Work instructions:
Output the records exactly. Include every line.

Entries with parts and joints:
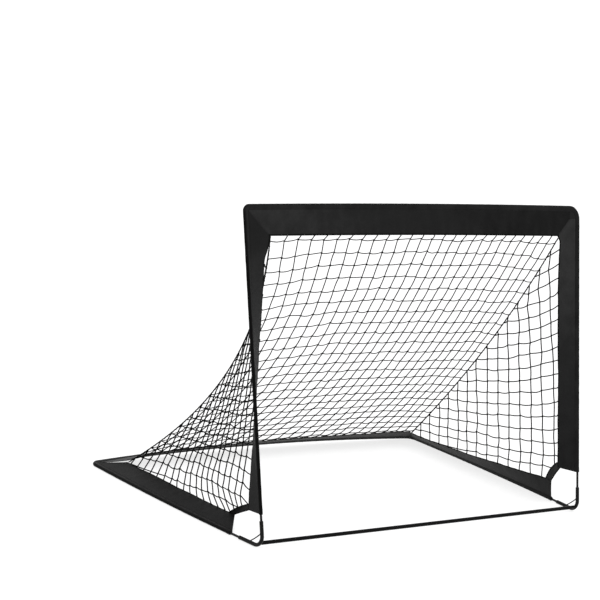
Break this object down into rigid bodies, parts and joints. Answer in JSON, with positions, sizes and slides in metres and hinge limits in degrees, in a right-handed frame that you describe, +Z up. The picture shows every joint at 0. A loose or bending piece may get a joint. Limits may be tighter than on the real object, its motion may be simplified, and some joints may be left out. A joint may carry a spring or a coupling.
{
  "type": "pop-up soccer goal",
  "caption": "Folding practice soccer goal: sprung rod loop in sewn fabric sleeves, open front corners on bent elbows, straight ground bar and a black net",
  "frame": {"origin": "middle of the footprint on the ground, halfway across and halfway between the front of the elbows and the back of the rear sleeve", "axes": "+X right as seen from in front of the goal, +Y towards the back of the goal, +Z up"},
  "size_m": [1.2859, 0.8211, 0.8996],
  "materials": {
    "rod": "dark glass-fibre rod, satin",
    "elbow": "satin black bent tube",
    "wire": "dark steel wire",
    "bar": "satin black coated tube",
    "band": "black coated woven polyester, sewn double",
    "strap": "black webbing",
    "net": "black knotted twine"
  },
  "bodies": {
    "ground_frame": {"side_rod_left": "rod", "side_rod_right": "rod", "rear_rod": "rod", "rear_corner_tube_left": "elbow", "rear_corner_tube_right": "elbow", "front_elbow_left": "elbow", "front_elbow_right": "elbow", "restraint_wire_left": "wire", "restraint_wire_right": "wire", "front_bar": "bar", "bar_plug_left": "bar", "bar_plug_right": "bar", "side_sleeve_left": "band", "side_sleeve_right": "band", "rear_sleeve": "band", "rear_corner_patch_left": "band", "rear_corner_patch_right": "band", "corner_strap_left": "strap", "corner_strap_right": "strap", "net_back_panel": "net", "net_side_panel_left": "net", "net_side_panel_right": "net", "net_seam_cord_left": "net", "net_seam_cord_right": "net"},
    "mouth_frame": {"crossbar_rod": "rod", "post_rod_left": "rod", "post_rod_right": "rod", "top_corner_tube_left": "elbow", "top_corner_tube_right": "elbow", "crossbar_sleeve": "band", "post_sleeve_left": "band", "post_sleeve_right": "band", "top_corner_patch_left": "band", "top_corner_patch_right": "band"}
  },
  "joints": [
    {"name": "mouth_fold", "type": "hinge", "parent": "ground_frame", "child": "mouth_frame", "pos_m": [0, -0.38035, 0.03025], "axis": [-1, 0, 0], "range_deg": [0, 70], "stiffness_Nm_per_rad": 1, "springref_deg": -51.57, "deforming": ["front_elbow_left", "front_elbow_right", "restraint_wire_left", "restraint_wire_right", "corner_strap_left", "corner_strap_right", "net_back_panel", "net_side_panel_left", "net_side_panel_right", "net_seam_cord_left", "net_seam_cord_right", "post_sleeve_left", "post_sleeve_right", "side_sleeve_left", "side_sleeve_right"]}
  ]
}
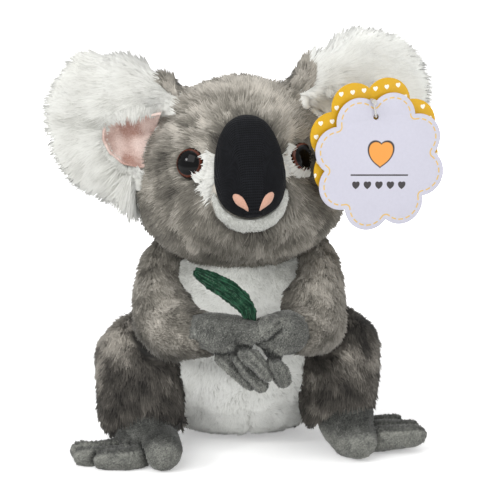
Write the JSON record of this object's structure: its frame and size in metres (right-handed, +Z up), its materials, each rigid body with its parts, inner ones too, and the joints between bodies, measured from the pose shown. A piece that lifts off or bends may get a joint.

Worked solution:
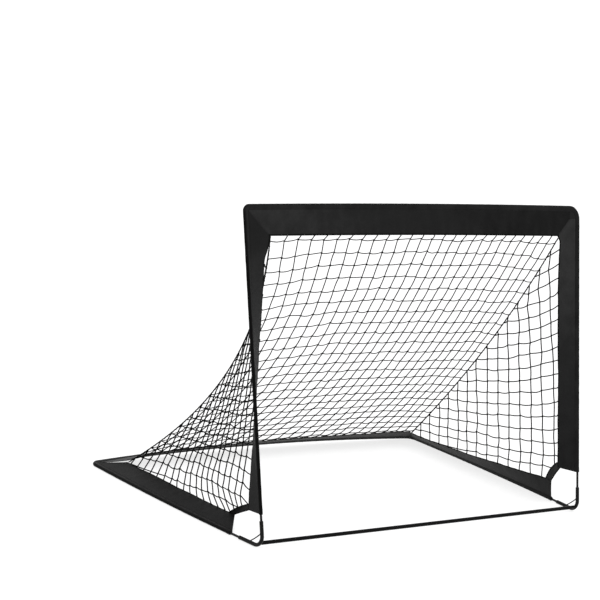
Break this object down into rigid bodies, parts and joints. Answer in JSON, with positions, sizes and slides in metres and hinge limits in degrees, in a right-handed frame that you describe, +Z up. The picture shows every joint at 0. A loose or bending piece may get a joint. Limits may be tighter than on the real object, its motion may be simplified, and some joints may be left out. A joint may carry a spring or a coupling.
{
  "type": "pop-up soccer goal",
  "caption": "Folding practice soccer goal: sprung rod loop in sewn fabric sleeves, open front corners on bent elbows, straight ground bar and a black net",
  "frame": {"origin": "middle of the footprint on the ground, halfway across and halfway between the front of the elbows and the back of the rear sleeve", "axes": "+X right as seen from in front of the goal, +Y towards the back of the goal, +Z up"},
  "size_m": [1.2859, 0.8211, 0.8996],
  "materials": {
    "rod": "dark glass-fibre rod, satin",
    "elbow": "satin black bent tube",
    "wire": "dark steel wire",
    "bar": "satin black coated tube",
    "band": "black coated woven polyester, sewn double",
    "strap": "black webbing",
    "net": "black knotted twine"
  },
  "bodies": {
    "ground_frame": {"side_rod_left": "rod", "side_rod_right": "rod", "rear_rod": "rod", "rear_corner_tube_left": "elbow", "rear_corner_tube_right": "elbow", "front_elbow_left": "elbow", "front_elbow_right": "elbow", "restraint_wire_left": "wire", "restraint_wire_right": "wire", "front_bar": "bar", "bar_plug_left": "bar", "bar_plug_right": "bar", "side_sleeve_left": "band", "side_sleeve_right": "band", "rear_sleeve": "band", "rear_corner_patch_left": "band", "rear_corner_patch_right": "band", "corner_strap_left": "strap", "corner_strap_right": "strap", "net_back_panel": "net", "net_side_panel_left": "net", "net_side_panel_right": "net", "net_seam_cord_left": "net", "net_seam_cord_right": "net"},
    "mouth_frame": {"crossbar_rod": "rod", "post_rod_left": "rod", "post_rod_right": "rod", "top_corner_tube_left": "elbow", "top_corner_tube_right": "elbow", "crossbar_sleeve": "band", "post_sleeve_left": "band", "post_sleeve_right": "band", "top_corner_patch_left": "band", "top_corner_patch_right": "band"}
  },
  "joints": [
    {"name": "mouth_fold", "type": "hinge", "parent": "ground_frame", "child": "mouth_frame", "pos_m": [0, -0.38035, 0.03025], "axis": [-1, 0, 0], "range_deg": [0, 70], "stiffness_Nm_per_rad": 1, "springref_deg": -51.57, "deforming": ["front_elbow_left", "front_elbow_right", "restraint_wire_left", "restraint_wire_right", "corner_strap_left", "corner_strap_right", "net_back_panel", "net_side_panel_left", "net_side_panel_right", "net_seam_cord_left", "net_seam_cord_right", "post_sleeve_left", "post_sleeve_right", "side_sleeve_left", "side_sleeve_right"]}
  ]
}
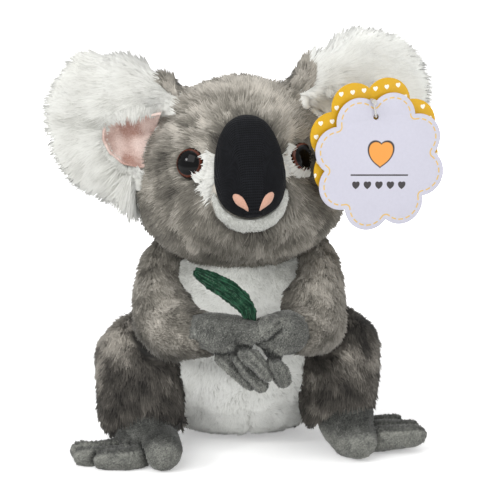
Write the JSON record of this object's structure: its frame and size in metres (right-handed, +Z up), its materials, each rigid body with its parts, inner ones too, and the joints between bodies, measured from the pose shown. A piece that lifts off or bends may get a joint.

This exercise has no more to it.